Il n’y a pas de lien direct entre les expériences et les connaissances des deux groupes, croit-elle. « Les francophones ont beaucoup d’alliés dans la majorité et le français est parlé dans plusieurs pays. Mais la plupart des langues autochtones n’existent pas ailleurs, seulement dans des régions particulières. »
Selon le recensement, 260 550 citoyens ont déclaré pouvoir soutenir une conversation en langue autochtone. Plus de 70 langues de 12 familles linguistiques sont parlées au pays, le cri étant la plus répandue, avec 96 575 locuteurs.
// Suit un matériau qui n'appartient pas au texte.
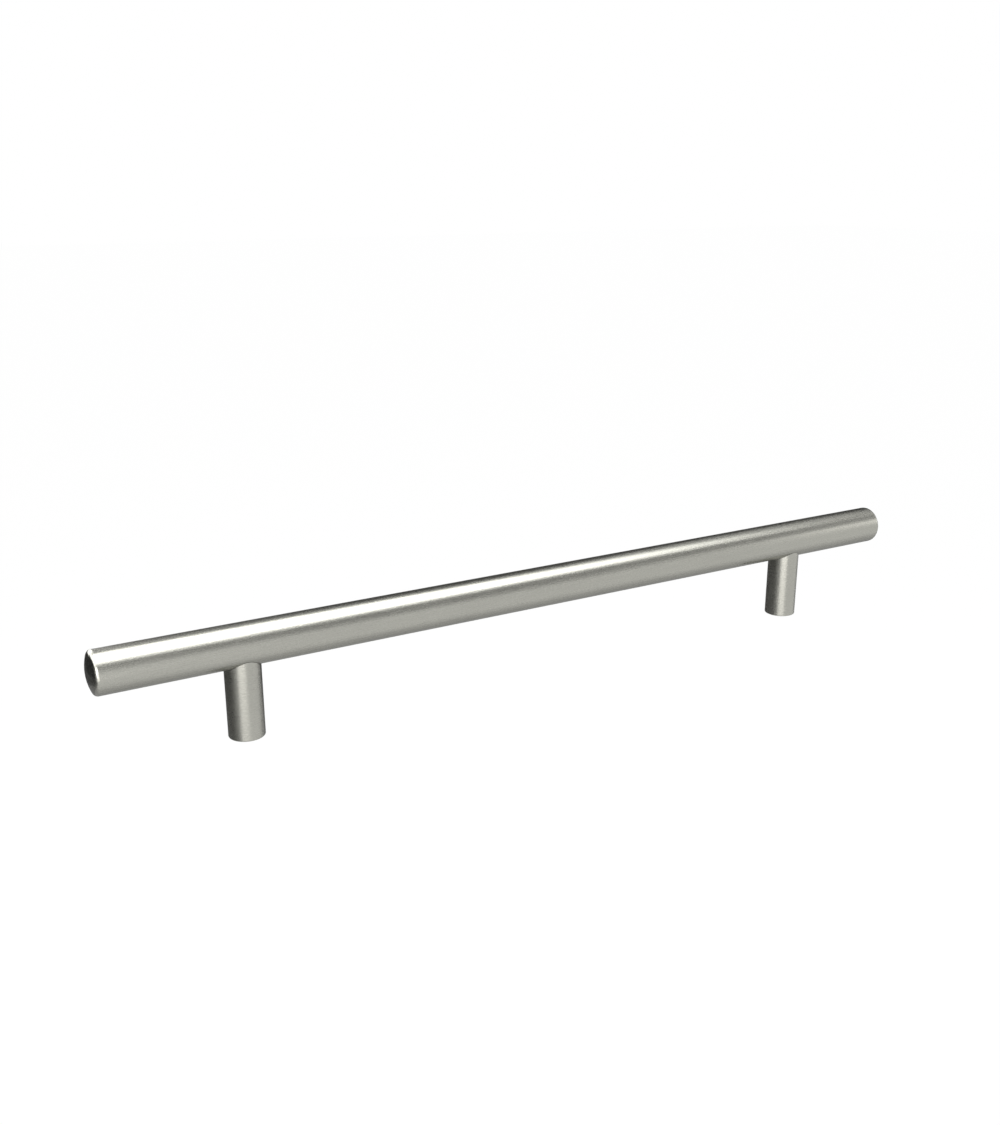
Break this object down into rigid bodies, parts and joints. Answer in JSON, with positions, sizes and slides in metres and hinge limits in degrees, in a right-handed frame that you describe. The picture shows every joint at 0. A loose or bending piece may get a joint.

Janique Dubois conclut : « Les questions à se poser – et de les poser, c’est commencer la discussion – c’est quel rôle on veut jouer? Comment peut-on s’allier sans nécessairement être des alliés sur la même base linguistique? Parler des langues est une façon d’entrer dans cette réflexion. »
La discussion se poursuivait au même moment à la Cité universitaire francophone de l’Université de Regina, où se tenait du 8 au 10 mars le Colloque Perspectives d’autochtonisation chez les francophones : préparer un avenir commun dans l’Ouest canadien.
Les organisateurs définissent l’autochtonisation comme un processus visant à transformer les institutions pour faire une place aux Autochtones, par exemple dans les contenus culturels et éducatifs, mais aussi d’établir des relations politiques pour mieux se comprendre.
Le colloque organisé par le Centre canadien de recherche sur les francophones en milieu minoritaire doit mener à la formation d’un groupe de recherche multi-institutionnel et multidisciplinaire.